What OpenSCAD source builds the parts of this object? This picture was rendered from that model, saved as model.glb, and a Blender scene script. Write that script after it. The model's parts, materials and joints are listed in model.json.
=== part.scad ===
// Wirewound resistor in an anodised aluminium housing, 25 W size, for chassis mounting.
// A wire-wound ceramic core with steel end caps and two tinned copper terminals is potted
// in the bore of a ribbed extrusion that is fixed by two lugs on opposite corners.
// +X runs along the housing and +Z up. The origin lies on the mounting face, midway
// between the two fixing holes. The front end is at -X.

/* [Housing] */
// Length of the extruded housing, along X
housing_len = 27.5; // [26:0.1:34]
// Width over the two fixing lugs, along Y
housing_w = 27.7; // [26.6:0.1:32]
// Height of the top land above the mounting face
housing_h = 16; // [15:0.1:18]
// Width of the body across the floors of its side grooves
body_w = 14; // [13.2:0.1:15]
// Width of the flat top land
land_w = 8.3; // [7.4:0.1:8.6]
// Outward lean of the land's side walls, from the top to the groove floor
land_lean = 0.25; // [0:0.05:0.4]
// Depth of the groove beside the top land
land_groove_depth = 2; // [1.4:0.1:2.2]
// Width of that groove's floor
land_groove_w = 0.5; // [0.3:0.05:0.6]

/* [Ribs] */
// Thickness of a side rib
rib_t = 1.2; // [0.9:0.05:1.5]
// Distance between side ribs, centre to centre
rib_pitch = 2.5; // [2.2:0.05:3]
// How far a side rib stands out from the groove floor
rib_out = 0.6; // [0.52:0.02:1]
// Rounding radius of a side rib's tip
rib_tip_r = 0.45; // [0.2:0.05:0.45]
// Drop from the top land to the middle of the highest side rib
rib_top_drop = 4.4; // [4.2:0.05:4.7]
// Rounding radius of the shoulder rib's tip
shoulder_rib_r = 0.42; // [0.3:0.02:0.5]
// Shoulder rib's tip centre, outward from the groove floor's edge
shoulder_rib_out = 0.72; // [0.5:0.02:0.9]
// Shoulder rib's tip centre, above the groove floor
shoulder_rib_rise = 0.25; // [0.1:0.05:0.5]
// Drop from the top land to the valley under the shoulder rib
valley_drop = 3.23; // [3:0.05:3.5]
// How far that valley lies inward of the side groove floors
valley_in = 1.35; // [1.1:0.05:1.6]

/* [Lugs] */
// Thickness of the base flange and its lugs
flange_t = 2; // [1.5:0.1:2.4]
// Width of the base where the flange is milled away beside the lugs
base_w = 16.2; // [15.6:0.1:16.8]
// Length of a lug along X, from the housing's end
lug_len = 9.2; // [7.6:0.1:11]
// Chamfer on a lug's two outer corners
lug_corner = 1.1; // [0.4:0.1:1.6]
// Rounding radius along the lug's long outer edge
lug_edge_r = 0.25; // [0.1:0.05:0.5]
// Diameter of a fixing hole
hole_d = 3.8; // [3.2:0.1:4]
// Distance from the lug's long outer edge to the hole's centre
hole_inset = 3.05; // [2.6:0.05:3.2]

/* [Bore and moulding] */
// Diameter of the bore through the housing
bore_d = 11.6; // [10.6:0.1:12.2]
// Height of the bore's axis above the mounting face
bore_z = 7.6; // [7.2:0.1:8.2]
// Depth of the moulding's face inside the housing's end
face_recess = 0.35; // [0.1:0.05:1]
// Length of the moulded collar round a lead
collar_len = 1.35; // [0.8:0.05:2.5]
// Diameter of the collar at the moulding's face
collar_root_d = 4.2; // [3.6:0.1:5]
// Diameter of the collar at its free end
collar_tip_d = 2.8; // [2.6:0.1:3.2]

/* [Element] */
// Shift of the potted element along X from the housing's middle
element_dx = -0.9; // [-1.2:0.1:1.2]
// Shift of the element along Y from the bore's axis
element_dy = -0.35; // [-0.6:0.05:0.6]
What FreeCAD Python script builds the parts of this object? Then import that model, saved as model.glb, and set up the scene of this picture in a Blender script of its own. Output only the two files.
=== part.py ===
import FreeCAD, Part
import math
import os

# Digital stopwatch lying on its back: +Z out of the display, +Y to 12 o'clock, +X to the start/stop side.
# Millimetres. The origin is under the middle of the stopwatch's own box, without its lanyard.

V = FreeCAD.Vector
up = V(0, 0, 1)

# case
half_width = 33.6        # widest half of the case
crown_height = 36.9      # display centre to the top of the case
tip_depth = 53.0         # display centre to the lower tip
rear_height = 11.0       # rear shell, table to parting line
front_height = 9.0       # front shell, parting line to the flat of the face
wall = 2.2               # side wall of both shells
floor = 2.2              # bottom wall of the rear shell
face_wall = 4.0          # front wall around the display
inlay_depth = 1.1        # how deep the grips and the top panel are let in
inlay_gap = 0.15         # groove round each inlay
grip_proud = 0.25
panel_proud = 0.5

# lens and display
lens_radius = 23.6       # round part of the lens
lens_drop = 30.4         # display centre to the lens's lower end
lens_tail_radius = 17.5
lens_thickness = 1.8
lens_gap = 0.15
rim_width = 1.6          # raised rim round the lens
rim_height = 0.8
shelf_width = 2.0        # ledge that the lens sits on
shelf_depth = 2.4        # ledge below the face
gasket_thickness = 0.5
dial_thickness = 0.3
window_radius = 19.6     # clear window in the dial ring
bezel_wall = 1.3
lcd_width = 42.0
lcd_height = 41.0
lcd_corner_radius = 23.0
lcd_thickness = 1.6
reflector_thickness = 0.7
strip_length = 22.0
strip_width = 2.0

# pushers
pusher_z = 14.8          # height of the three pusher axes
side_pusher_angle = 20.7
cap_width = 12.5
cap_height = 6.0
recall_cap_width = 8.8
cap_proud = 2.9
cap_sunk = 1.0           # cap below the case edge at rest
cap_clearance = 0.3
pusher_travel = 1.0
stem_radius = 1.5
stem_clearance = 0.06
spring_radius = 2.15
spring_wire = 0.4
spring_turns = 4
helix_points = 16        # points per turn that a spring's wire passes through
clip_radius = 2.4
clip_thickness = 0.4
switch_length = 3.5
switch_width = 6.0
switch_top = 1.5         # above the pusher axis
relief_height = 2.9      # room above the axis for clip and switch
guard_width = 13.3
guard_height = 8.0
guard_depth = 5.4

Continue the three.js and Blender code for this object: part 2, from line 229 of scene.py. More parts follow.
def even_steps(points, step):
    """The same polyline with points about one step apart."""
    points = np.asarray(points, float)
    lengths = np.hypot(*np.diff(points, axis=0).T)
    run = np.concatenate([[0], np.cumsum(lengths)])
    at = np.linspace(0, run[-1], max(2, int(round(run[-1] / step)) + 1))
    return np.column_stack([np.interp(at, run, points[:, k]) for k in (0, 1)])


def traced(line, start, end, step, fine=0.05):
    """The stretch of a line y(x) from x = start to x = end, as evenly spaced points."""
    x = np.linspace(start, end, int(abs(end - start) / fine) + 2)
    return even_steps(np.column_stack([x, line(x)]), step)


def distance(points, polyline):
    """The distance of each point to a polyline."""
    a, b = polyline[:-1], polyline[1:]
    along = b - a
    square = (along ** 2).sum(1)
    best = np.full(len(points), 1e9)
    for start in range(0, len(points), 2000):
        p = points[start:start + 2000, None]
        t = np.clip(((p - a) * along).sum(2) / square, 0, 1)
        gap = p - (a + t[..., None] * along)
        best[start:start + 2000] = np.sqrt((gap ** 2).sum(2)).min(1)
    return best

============

Reproduce all the records precisely.

What OpenSCAD source builds the parts of this object? This picture was rendered from that model, saved as model.glb, and a Blender scene script. Write that script after it. The model's parts, materials and joints are listed in model.json.
=== part.scad ===
// Wirewound resistor in an anodised aluminium housing, 25 W size, for chassis mounting.
// A wire-wound ceramic core with steel end caps and two tinned copper terminals is potted
// in the bore of a ribbed extrusion that is fixed by two lugs on opposite corners.
// +X runs along the housing and +Z up. The origin lies on the mounting face, midway
// between the two fixing holes. The front end is at -X.

/* [Housing] */
// Length of the extruded housing, along X
housing_len = 27.5; // [26:0.1:34]
// Width over the two fixing lugs, along Y
housing_w = 27.7; // [26.6:0.1:32]
// Height of the top land above the mounting face
housing_h = 16; // [15:0.1:18]
// Width of the body across the floors of its side grooves
body_w = 14; // [13.2:0.1:15]
// Width of the flat top land
land_w = 8.3; // [7.4:0.1:8.6]
// Outward lean of the land's side walls, from the top to the groove floor
land_lean = 0.25; // [0:0.05:0.4]
// Depth of the groove beside the top land
land_groove_depth = 2; // [1.4:0.1:2.2]
// Width of that groove's floor
land_groove_w = 0.5; // [0.3:0.05:0.6]

/* [Ribs] */
// Thickness of a side rib
rib_t = 1.2; // [0.9:0.05:1.5]
// Distance between side ribs, centre to centre
rib_pitch = 2.5; // [2.2:0.05:3]
// How far a side rib stands out from the groove floor
rib_out = 0.6; // [0.52:0.02:1]
// Rounding radius of a side rib's tip
rib_tip_r = 0.45; // [0.2:0.05:0.45]
// Drop from the top land to the middle of the highest side rib
rib_top_drop = 4.4; // [4.2:0.05:4.7]
// Rounding radius of the shoulder rib's tip
shoulder_rib_r = 0.42; // [0.3:0.02:0.5]
// Shoulder rib's tip centre, outward from the groove floor's edge
shoulder_rib_out = 0.72; // [0.5:0.02:0.9]
// Shoulder rib's tip centre, above the groove floor
shoulder_rib_rise = 0.25; // [0.1:0.05:0.5]
// Drop from the top land to the valley under the shoulder rib
valley_drop = 3.23; // [3:0.05:3.5]
// How far that valley lies inward of the side groove floors
valley_in = 1.35; // [1.1:0.05:1.6]

/* [Lugs] */
// Thickness of the base flange and its lugs
flange_t = 2; // [1.5:0.1:2.4]
// Width of the base where the flange is milled away beside the lugs
base_w = 16.2; // [15.6:0.1:16.8]
// Length of a lug along X, from the housing's end
lug_len = 9.2; // [7.6:0.1:11]
// Chamfer on a lug's two outer corners
lug_corner = 1.1; // [0.4:0.1:1.6]
// Rounding radius along the lug's long outer edge
lug_edge_r = 0.25; // [0.1:0.05:0.5]
// Diameter of a fixing hole
hole_d = 3.8; // [3.2:0.1:4]
// Distance from the lug's long outer edge to the hole's centre
hole_inset = 3.05; // [2.6:0.05:3.2]

/* [Bore and moulding] */
// Diameter of the bore through the housing
bore_d = 11.6; // [10.6:0.1:12.2]
// Height of the bore's axis above the mounting face
bore_z = 7.6; // [7.2:0.1:8.2]
// Depth of the moulding's face inside the housing's end
face_recess = 0.35; // [0.1:0.05:1]
// Length of the moulded collar round a lead
collar_len = 1.35; // [0.8:0.05:2.5]
// Diameter of the collar at the moulding's face
collar_root_d = 4.2; // [3.6:0.1:5]
// Diameter of the collar at its free end
collar_tip_d = 2.8; // [2.6:0.1:3.2]

/* [Element] */
// Shift of the potted element along X from the housing's middle
element_dx = -0.9; // [-1.2:0.1:1.2]
// Shift of the element along Y from the bore's axis
element_dy = -0.35; // [-0.6:0.05:0.6]
What FreeCAD Python script builds the parts of this object? Then import that model, saved as model.glb, and set up the scene of this picture in a Blender script of its own. Output only the two files.
=== part.py ===
import FreeCAD, Part
import math
import os

# Digital stopwatch lying on its back: +Z out of the display, +Y to 12 o'clock, +X to the start/stop side.
# Millimetres. The origin is under the middle of the stopwatch's own box, without its lanyard.

V = FreeCAD.Vector
up = V(0, 0, 1)

# case
half_width = 33.6        # widest half of the case
crown_height = 36.9      # display centre to the top of the case
tip_depth = 53.0         # display centre to the lower tip
rear_height = 11.0       # rear shell, table to parting line
front_height = 9.0       # front shell, parting line to the flat of the face
wall = 2.2               # side wall of both shells
floor = 2.2              # bottom wall of the rear shell
face_wall = 4.0          # front wall around the display
inlay_depth = 1.1        # how deep the grips and the top panel are let in
inlay_gap = 0.15         # groove round each inlay
grip_proud = 0.25
panel_proud = 0.5

# lens and display
lens_radius = 23.6       # round part of the lens
lens_drop = 30.4         # display centre to the lens's lower end
lens_tail_radius = 17.5
lens_thickness = 1.8
lens_gap = 0.15
rim_width = 1.6          # raised rim round the lens
rim_height = 0.8
shelf_width = 2.0        # ledge that the lens sits on
shelf_depth = 2.4        # ledge below the face
gasket_thickness = 0.5
dial_thickness = 0.3
window_radius = 19.6     # clear window in the dial ring
bezel_wall = 1.3
lcd_width = 42.0
lcd_height = 41.0
lcd_corner_radius = 23.0
lcd_thickness = 1.6
reflector_thickness = 0.7
strip_length = 22.0
strip_width = 2.0

# pushers
pusher_z = 14.8          # height of the three pusher axes
side_pusher_angle = 20.7
cap_width = 12.5
cap_height = 6.0
recall_cap_width = 8.8
cap_proud = 2.9
cap_sunk = 1.0           # cap below the case edge at rest
cap_clearance = 0.3
pusher_travel = 1.0
stem_radius = 1.5
stem_clearance = 0.06
spring_radius = 2.15
spring_wire = 0.4
spring_turns = 4
helix_points = 16        # points per turn that a spring's wire passes through
clip_radius = 2.4
clip_thickness = 0.4
switch_length = 3.5
switch_width = 6.0
switch_top = 1.5         # above the pusher axis
relief_height = 2.9      # room above the axis for clip and switch
guard_width = 13.3
guard_height = 8.0
guard_depth = 5.4

Continue the three.js and Blender code for this object: part 2, from line 229 of scene.py. More parts follow.
def even_steps(points, step):
    """The same polyline with points about one step apart."""
    points = np.asarray(points, float)
    lengths = np.hypot(*np.diff(points, axis=0).T)
    run = np.concatenate([[0], np.cumsum(lengths)])
    at = np.linspace(0, run[-1], max(2, int(round(run[-1] / step)) + 1))
    return np.column_stack([np.interp(at, run, points[:, k]) for k in (0, 1)])


def traced(line, start, end, step, fine=0.05):
    """The stretch of a line y(x) from x = start to x = end, as evenly spaced points."""
    x = np.linspace(start, end, int(abs(end - start) / fine) + 2)
    return even_steps(np.column_stack([x, line(x)]), step)


def distance(points, polyline):
    """The distance of each point to a polyline."""
    a, b = polyline[:-1], polyline[1:]
    along = b - a
    square = (along ** 2).sum(1)
    best = np.full(len(points), 1e9)
    for start in range(0, len(points), 2000):
        p = points[start:start + 2000, None]
        t = np.clip(((p - a) * along).sum(2) / square, 0, 1)
        gap = p - (a + t[..., None] * along)
        best[start:start + 2000] = np.sqrt((gap ** 2).sum(2)).min(1)
    return best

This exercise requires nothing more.